Sterling weakened 0.4 percent to $1.3179 as data showed U.K. manufacturing shrank more than was initially forecast in July. Hedge funds and other large speculators are the most bearish on the pound in almost 25 years amid speculation the Bank of England will cut interest rates for the first time in more than seven years this week.
The yen retreated 0.3 percent to 102.39 per dollar after soaring 4 percent last week. The MSCI Emerging Markets Currency Index rose 0.3 percent, after gaining 1 percent in July and 2.4 percent in June.
In a sign traders are confident the record-setting Treasuries rally has further to run, positions in 10-year futures were boosted to a net 185,521 contracts last week, the most since December 2012, according to Commodity Futures Trading Commission data.

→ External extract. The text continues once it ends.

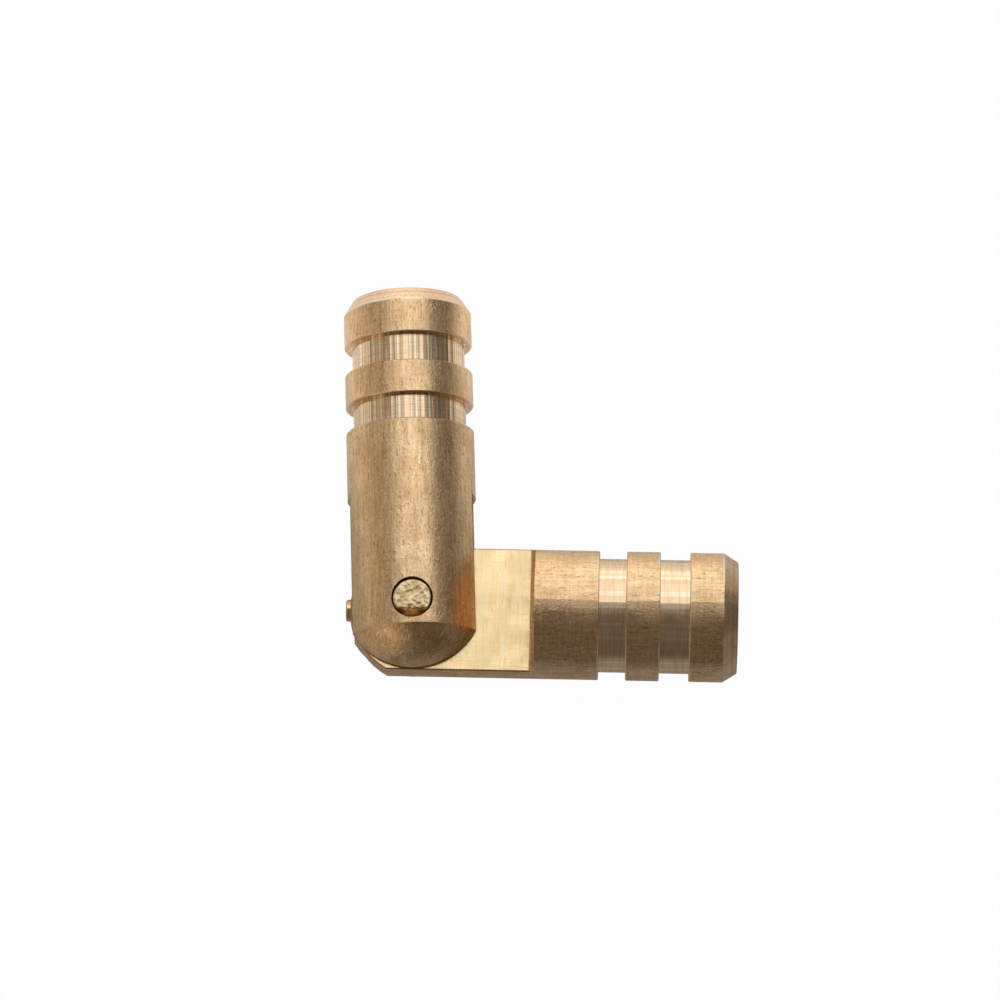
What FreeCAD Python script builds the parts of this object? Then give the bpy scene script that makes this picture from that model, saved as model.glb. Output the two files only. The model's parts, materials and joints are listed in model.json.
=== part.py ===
import FreeCAD, Part
import math
import os

# A barrel hinge that hides in two round holes. A fork barrel and a tongue
# barrel, both turned from brass rod, meet at one plain pin across the fork.
# Lengths are in millimetres and angles in degrees.
# Each barrel is drawn along +X with the pin's axis on the origin, so a place
# along a barrel is its distance from the pin. Both are turned on one profile:
# a ball nose past the pin, a plain body, two grooves, and a chamfered tip.

# Turned profile of both barrels
barrel_diameter = 5.0
pivot_to_tip = 12.5
tip_chamfer_length = 0.55
tip_chamfer_depth = 0.35
outer_land_width = 1.3
outer_groove_width = 1.15
middle_land_width = 1.3
inner_groove_width = 1.05
groove_floor_diameter = 4.4
edge_break = 0.03
nose_crease = 1.0
nose_reach = 2.5

# Fork
slot_width = 1.5
slot_depth = 4.45
fork_pin_clearance = 0.07

# Tongue
tongue_side_clearance = 0.1
shoulder_distance = 4.65
shoulder_fillet = 0.22
cutoff_pip_diameter = 0.85
cutoff_pip_height = 0.14
cutoff_pip_chamfer = 0.05

# Edges where the slot and the tongue's flats come out of the turned surface
milled_edge_break = 0.03

# Pin
pin_diameter = 1.46
pin_recess = 0.1
pin_end_chamfer = 0.08
pin_shear_offset = 0.42
pin_shear_angle = 42.0

# The angle between the barrels as the hinge lies
opening_angle = 93.0

barrel_radius = barrel_diameter / 2
groove_floor_radius = groove_floor_diameter / 2
pin_radius = pin_diameter / 2
tongue_thickness = slot_width - 2 * tongue_side_clearance
pin_length = barrel_diameter - 2 * pin_recess
# Cutting shapes reach this far past the stock, so that they come out of it
overrun = barrel_diameter
# Places nearer than this are the same place
same_place = 1e-6

x_axis = FreeCAD.Vector(1, 0, 0)
y_axis = FreeCAD.Vector(0, 1, 0)
z_axis = FreeCAD.Vector(0, 0, 1)
pivot = FreeCAD.Vector(0, 0, 0)


def in_profile(along, radius):
    """A point of a profile in the XZ plane, at that distance from the barrel's axis."""
    return FreeCAD.Vector(along, 0, radius)


def polyline(points):
    """Straight edges from each point to the next."""
    return [Part.LineSegment(a, b).toShape() for a, b in zip(points, points[1:])]


def step_down(along):
    """Profile points from a barrel's full width down into a groove, with the edge broken."""
    return [
        in_profile(along - edge_break, barrel_radius),
        in_profile(along, barrel_radius - edge_break),
        in_profile(along, groove_floor_radius),
    ]


def step_up(along):
    """Profile points from a groove up to a barrel's full width, with the edge broken."""
    return [
        in_profile(along, groove_floor_radius),
        in_profile(along, barrel_radius - edge_break),
        in_profile(along + edge_break, barrel_radius),
    ]


def lands_and_grooves():
    """Profile points from the end of the body out to the foot of the tip's chamfer."""
    outer_land_end = pivot_to_tip - tip_chamfer_length
    outer_land_start = outer_land_end - outer_land_width
    middle_land_end = outer_land_start - outer_groove_width
    middle_land_start = middle_land_end - middle_land_width
    body_end = middle_land_start - inner_groove_width
    return (
        step_down(body_end)
        + step_up(middle_land_start)
        + step_down(middle_land_end)
        + step_up(outer_land_start)
        + [in_profile(outer_land_end, barrel_radius)]
    )


def barrel_blank():
    """The turning that a barrel starts from.

    The nose is part of a ball: its pole is past the pin, and it meets the body in a crease.
    """
    rise = nose_reach - nose_crease
    ball_radius = (rise**2 + barrel_radius**2) / (2 * rise)
    ball_centre = ball_radius - nose_reach
    half_sweep = math.atan2(barrel_radius, nose_crease + ball_centre) / 2
    nose_middle = in_profile(
        ball_centre - ball_radius * math.cos(half_sweep),
        ball_radius * math.sin(half_sweep),
    )
    pole = in_profile(-nose_reach, 0)
    crease = in_profile(-nose_crease, barrel_radius)
    outline = [crease] + lands_and_grooves()
    outline += [
        in_profile(pivot_to_tip, barrel_radius - tip_chamfer_depth),
        in_profile(pivot_to_tip, 0),
        pole,
    ]
    edges = [Part.Arc(pole, nose_middle, crease).toShape()] + polyline(outline)
    return Part.Face(Part.Wire(edges)).revolve(pivot, x_axis, 360)


def cross_hole(diameter):
    """A cutter through the barrel along the pin's axis."""
    start = FreeCAD.Vector(0, 0, -overrun)
    return Part.makeCylinder(diameter / 2, 2 * overrun, start, z_axis)


def slot_cutter():
    """The slot from past the nose to its root, square across the barrel."""
    corner = FreeCAD.Vector(-nose_reach - overrun, -overrun, -slot_width / 2)
    length = nose_reach + overrun + slot_depth
    return Part.makeBox(length, 2 * overrun, slot_width, corner)


def clean(shape):
    """The one solid of a shape, with leftover seams merged."""
    return shape.removeSplitter().Solids[0]


def with_milled_edges_broken(solid, height, reach):
    """The solid with a small chamfer on the outer edges of its milled faces.

    Those edges lie at that height above and below the barrel's axis, and end at that reach along it.
    """
    outer_edges = []
    for edge in solid.Edges:
        middle = edge.valueAt((edge.FirstParameter + edge.LastParameter) / 2)
        on_milled_face = abs(abs(middle.z) - height) < same_place
        if on_milled_face and middle.x < reach - same_place:
            outer_edges.append(edge)
    return solid.makeChamfer(milled_edge_break, outer_edges)


def fork_barrel():
    """The barrel with a slot through its nose, which leaves two prongs for the pin."""
    slotted = clean(barrel_blank().cut(slot_cutter()))
    hole_diameter = pin_diameter + 2 * fork_pin_clearance
    prongs = with_milled_edges_broken(slotted, slot_width / 2, slot_depth)
    return clean(prongs.cut(cross_hole(hole_diameter)))


def flat_cutter():
    """What is milled off above the tongue, with a fillet where it meets the shoulder."""
    face_height = tongue_thickness / 2
    top = face_height + overrun
    far = -nose_reach - overrun
    fillet_centre = in_profile(
        shoulder_distance - shoulder_fillet, face_height + shoulder_fillet
    )
    fillet_middle = fillet_centre + FreeCAD.Vector(
        shoulder_fillet * math.sqrt(0.5), 0, -shoulder_fillet * math.sqrt(0.5)
    )
    fillet_start = in_profile(shoulder_distance - shoulder_fillet, face_height)
    fillet_end = in_profile(shoulder_distance, face_height + shoulder_fillet)
    edges = polyline(
        [
            fillet_end,
            in_profile(shoulder_distance, top),
            in_profile(far, top),
            in_profile(far, face_height),
            fillet_start,
        ]
    )
    edges.append(Part.Arc(fillet_start, fillet_middle, fillet_end).toShape())
    cutter = Part.Face(Part.Wire(edges)).extrude(y_axis * 2 * overrun)
    cutter.translate(y_axis * -overrun)
    return cutter


def cutoff_pip():
    """The stub that is left on the nose where the turning was cut from its bar."""
    radius = cutoff_pip_diameter / 2
    end = -nose_reach - cutoff_pip_height
    profile = polyline(
        [
            in_profile(-nose_crease, 0),
            in_profile(-nose_crease, radius),
            in_profile(end + cutoff_pip_chamfer, radius),
            in_profile(end, radius - cutoff_pip_chamfer),
            in_profile(end, 0),
            in_profile(-nose_crease, 0),
        ]
    )
    return Part.Face(Part.Wire(profile)).revolve(pivot, x_axis, 360)


def tongue_barrel():
    """The barrel with its nose milled flat on two sides, which leaves the tongue."""
    blank = barrel_blank().fuse(cutoff_pip())
    upper = flat_cutter()
    lower = upper.mirror(pivot, z_axis)
    milled = clean(blank.cut(upper).cut(lower))
    flat_end = shoulder_distance - shoulder_fillet
    tongue = with_milled_edges_broken(milled, tongue_thickness / 2, flat_end)
    return clean(tongue.cut(cross_hole(pin_diameter)))


def pivot_pin():
    """A plain pin cropped from wire: chamfered below, and with a sheared edge on top."""
    bottom = -pin_length / 2
    top = pin_length / 2
    pin = Part.makeCylinder(
        pin_radius, pin_length, FreeCAD.Vector(0, 0, bottom), z_axis
    )
    lower_rim = [e for e in pin.Edges if abs(e.CenterOfMass.z - bottom) < pin_recess]
    pin = pin.makeChamfer(pin_end_chamfer, lower_rim)
    # The shear removes what lies past a plane that slopes down and away from the flat of the end
    shear = Part.makeBox(
        2 * overrun, overrun, overrun, FreeCAD.Vector(-overrun, -overrun, 0)
    )
    shear.rotate(pivot, x_axis, pin_shear_angle)
    shear.translate(FreeCAD.Vector(0, -pin_shear_offset, top))
    return clean(pin.cut(shear))


def lying(shape, turn):
    """The shape turned about the pin's axis and raised so that the barrels lie on z = 0."""
    moved = shape.copy()
    moved.rotate(pivot, z_axis, turn)
    moved.translate(z_axis * barrel_radius)
    return moved


pieces = {
    "fork_barrel": lying(fork_barrel(), opening_angle),
    "tongue_barrel": lying(tongue_barrel(), 0),
    "pivot_pin": lying(pivot_pin(), 0),
}

# The origin is under the middle of the whole hinge as it lies
extent = Part.makeCompound(list(pieces.values())).optimalBoundingBox()
to_middle = FreeCAD.Vector(
    -(extent.XMin + extent.XMax) / 2, -(extent.YMin + extent.YMax) / 2, 0
)

os.makedirs("parts", exist_ok=True)
for name, shape in pieces.items():
    shape.translate(to_middle)
    shape.exportStep("parts/" + name + ".step")
    print(name, "solid valid:", shape.isValid(), "volume mm3:", round(shape.Volume, 3))

print("pin axis at x, y:", round(to_middle.x, 4), round(to_middle.y, 4))
print("size mm:", round(extent.XLength, 3), round(extent.YLength, 3), round(extent.ZLength, 3))
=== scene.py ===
import json
import math

import bpy
import numpy as np
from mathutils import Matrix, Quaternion, Vector


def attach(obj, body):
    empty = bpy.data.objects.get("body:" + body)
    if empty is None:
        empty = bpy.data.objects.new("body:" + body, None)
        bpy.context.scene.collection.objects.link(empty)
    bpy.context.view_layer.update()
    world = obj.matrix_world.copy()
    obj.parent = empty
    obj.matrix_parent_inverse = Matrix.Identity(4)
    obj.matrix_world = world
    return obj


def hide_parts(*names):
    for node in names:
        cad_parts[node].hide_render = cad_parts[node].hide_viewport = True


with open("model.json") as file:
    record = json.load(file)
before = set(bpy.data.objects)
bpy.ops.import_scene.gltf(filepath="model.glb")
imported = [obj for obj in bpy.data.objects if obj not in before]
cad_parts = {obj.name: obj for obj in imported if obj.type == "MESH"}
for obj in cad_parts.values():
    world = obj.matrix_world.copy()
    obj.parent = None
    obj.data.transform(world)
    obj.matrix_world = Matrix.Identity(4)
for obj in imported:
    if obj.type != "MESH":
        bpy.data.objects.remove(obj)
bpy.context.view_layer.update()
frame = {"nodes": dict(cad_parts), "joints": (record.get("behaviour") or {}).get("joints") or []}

# A small brass barrel hinge, lying half open on a white floor.
# Lengths are in metres. The pivot is where the pin's axis crosses the barrels' axes.
mm = 0.001
joint = frame["joints"][0]
pivot = Vector(joint["pos_m"])

# Camera: where it looks from, relative to the pivot
camera_azimuth = math.radians(6.08)
camera_elevation = math.radians(74.90)
camera_roll = math.radians(-4.795)
camera_distance = 200.215 * mm
camera_aim = pivot + Vector((3.2027, 4.5553, 0)) * mm
focal_length = 185.06
sensor_width = 36.0

# Places along a barrel, in millimetres from the pin
nose_crease = -1.0
milled_reach = 4.6
grooves_start = 7.1
grooves_end = 11.0
tip_chamfer = 11.95
land_edges = (7.15, 8.2, 9.5, 10.65, 11.95)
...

Their conviction is being tested, with Treasuries slipping after Dudley’s comments on the rate outlook, and after Dallas Fed President Robert Kaplan said an increase in September is “very much on the table.”
Microsoft Corp. is bringing the third-largest U.S. corporate-debt sale of the year to market, selling $19.75 billion of bonds to help finance its planned LinkedIn Corp. purchase.
West Texas Intermediate crude slid 3.7 percent to $40.06 a barrel, after touching $39.82 during the session. It’s 22 percent decline from the June peak meets the common definition of a bear market.
Saudi Arabia cut prices to Asian customers as the country continues to fight for market share. Drillers in the U.S. boosted the number of rigs seeking oil for for a fifth week, the longest run of gains since last August, according to data from Baker Hughes Inc.
Gold was little changed near its highest price in more than two weeks as traders shift focus to U.S. jobs data due later this week. Futures rose 0.2 percent to settle at $1,359.60 an ounce in New York. Palladium, which is used in pollution-control devices for cars, climbed to its highest level since October amid improving vehicle sales in China, Citigroup Inc. analysts wrote in a report out Monday.
Most industrial metals advanced, with zinc and nickel pacing gains after a measure of manufacturing in China -- the world’s biggest metals consumer -- rose to the highest level since February 2015. Zinc climbed for a third straight session, gaining 1.1 percent to settle at $2,267 a metric ton. It traded near the highest in more than a year.